Task. Output the full material exactly as it appears here.

Source data.
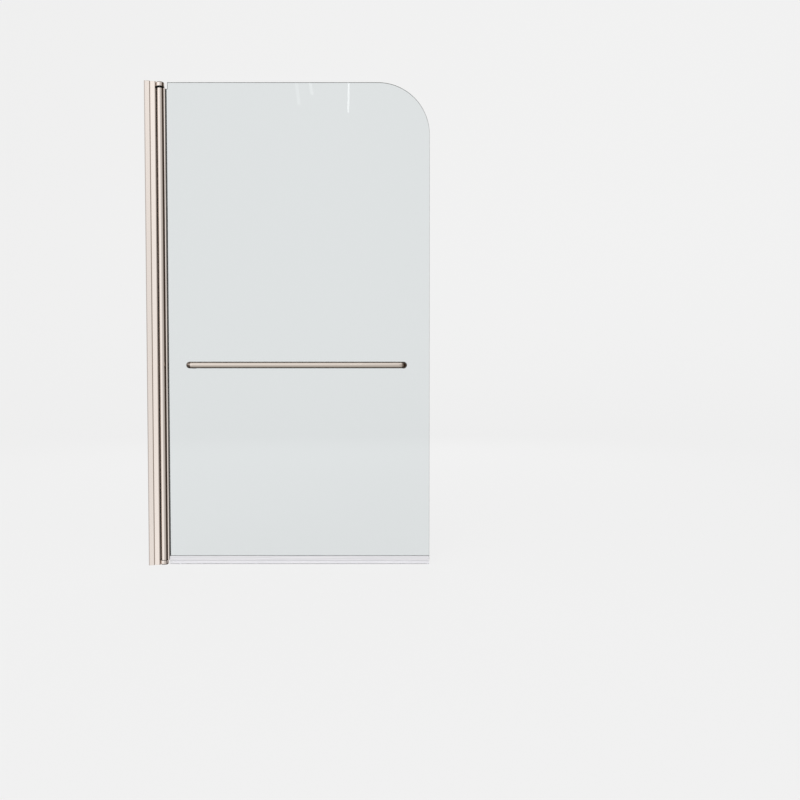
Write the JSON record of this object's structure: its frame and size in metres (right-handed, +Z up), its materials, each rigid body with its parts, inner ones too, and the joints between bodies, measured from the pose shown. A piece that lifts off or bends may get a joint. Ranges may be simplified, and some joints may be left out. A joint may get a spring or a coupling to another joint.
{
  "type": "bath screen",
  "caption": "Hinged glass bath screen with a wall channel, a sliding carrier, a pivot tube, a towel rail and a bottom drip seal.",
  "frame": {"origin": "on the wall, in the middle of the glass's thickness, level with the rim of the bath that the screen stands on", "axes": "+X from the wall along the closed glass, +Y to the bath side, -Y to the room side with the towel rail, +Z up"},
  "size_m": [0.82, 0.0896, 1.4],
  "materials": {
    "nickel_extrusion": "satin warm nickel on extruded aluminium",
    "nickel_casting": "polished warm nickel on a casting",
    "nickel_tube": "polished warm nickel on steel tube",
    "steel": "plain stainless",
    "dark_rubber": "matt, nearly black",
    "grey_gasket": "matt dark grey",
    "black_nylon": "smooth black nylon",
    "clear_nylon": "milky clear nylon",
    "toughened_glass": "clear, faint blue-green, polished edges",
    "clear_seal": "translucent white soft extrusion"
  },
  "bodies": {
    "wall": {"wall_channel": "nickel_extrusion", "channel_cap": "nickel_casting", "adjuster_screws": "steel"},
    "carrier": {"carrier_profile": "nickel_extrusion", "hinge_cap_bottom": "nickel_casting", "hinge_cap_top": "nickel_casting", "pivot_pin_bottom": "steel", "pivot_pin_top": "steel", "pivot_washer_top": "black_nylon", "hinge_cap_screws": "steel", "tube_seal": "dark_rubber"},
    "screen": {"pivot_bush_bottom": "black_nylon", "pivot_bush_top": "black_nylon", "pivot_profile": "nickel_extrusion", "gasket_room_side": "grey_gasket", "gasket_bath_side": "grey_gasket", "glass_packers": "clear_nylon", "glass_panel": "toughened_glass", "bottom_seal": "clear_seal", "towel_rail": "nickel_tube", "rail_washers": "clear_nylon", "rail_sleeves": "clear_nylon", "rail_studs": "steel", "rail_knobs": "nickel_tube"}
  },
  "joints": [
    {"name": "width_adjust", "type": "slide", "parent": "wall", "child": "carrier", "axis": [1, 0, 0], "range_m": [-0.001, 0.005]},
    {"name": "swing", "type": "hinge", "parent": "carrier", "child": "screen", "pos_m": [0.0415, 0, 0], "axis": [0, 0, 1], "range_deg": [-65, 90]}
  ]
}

Response.
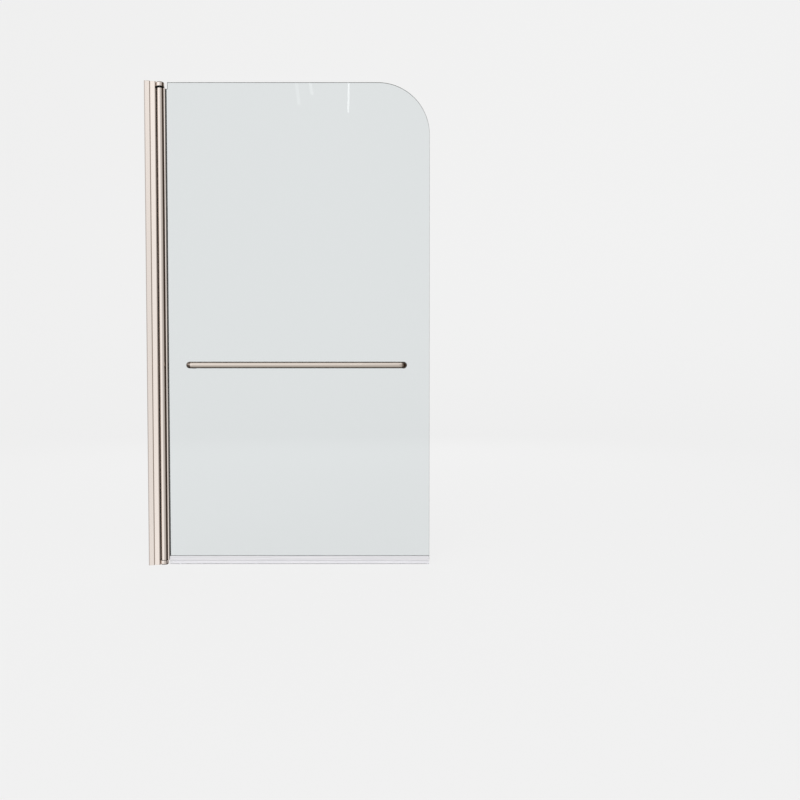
Write the JSON record of this object's structure: its frame and size in metres (right-handed, +Z up), its materials, each rigid body with its parts, inner ones too, and the joints between bodies, measured from the pose shown. A piece that lifts off or bends may get a joint. Ranges may be simplified, and some joints may be left out. A joint may get a spring or a coupling to another joint.
{
  "type": "bath screen",
  "caption": "Hinged glass bath screen with a wall channel, a sliding carrier, a pivot tube, a towel rail and a bottom drip seal.",
  "frame": {"origin": "on the wall, in the middle of the glass's thickness, level with the rim of the bath that the screen stands on", "axes": "+X from the wall along the closed glass, +Y to the bath side, -Y to the room side with the towel rail, +Z up"},
  "size_m": [0.82, 0.0896, 1.4],
  "materials": {
    "nickel_extrusion": "satin warm nickel on extruded aluminium",
    "nickel_casting": "polished warm nickel on a casting",
    "nickel_tube": "polished warm nickel on steel tube",
    "steel": "plain stainless",
    "dark_rubber": "matt, nearly black",
    "grey_gasket": "matt dark grey",
    "black_nylon": "smooth black nylon",
    "clear_nylon": "milky clear nylon",
    "toughened_glass": "clear, faint blue-green, polished edges",
    "clear_seal": "translucent white soft extrusion"
  },
  "bodies": {
    "wall": {"wall_channel": "nickel_extrusion", "channel_cap": "nickel_casting", "adjuster_screws": "steel"},
    "carrier": {"carrier_profile": "nickel_extrusion", "hinge_cap_bottom": "nickel_casting", "hinge_cap_top": "nickel_casting", "pivot_pin_bottom": "steel", "pivot_pin_top": "steel", "pivot_washer_top": "black_nylon", "hinge_cap_screws": "steel", "tube_seal": "dark_rubber"},
    "screen": {"pivot_bush_bottom": "black_nylon", "pivot_bush_top": "black_nylon", "pivot_profile": "nickel_extrusion", "gasket_room_side": "grey_gasket", "gasket_bath_side": "grey_gasket", "glass_packers": "clear_nylon", "glass_panel": "toughened_glass", "bottom_seal": "clear_seal", "towel_rail": "nickel_tube", "rail_washers": "clear_nylon", "rail_sleeves": "clear_nylon", "rail_studs": "steel", "rail_knobs": "nickel_tube"}
  },
  "joints": [
    {"name": "width_adjust", "type": "slide", "parent": "wall", "child": "carrier", "axis": [1, 0, 0], "range_m": [-0.001, 0.005]},
    {"name": "swing", "type": "hinge", "parent": "carrier", "child": "screen", "pos_m": [0.0415, 0, 0], "axis": [0, 0, 1], "range_deg": [-65, 90]}
  ]
}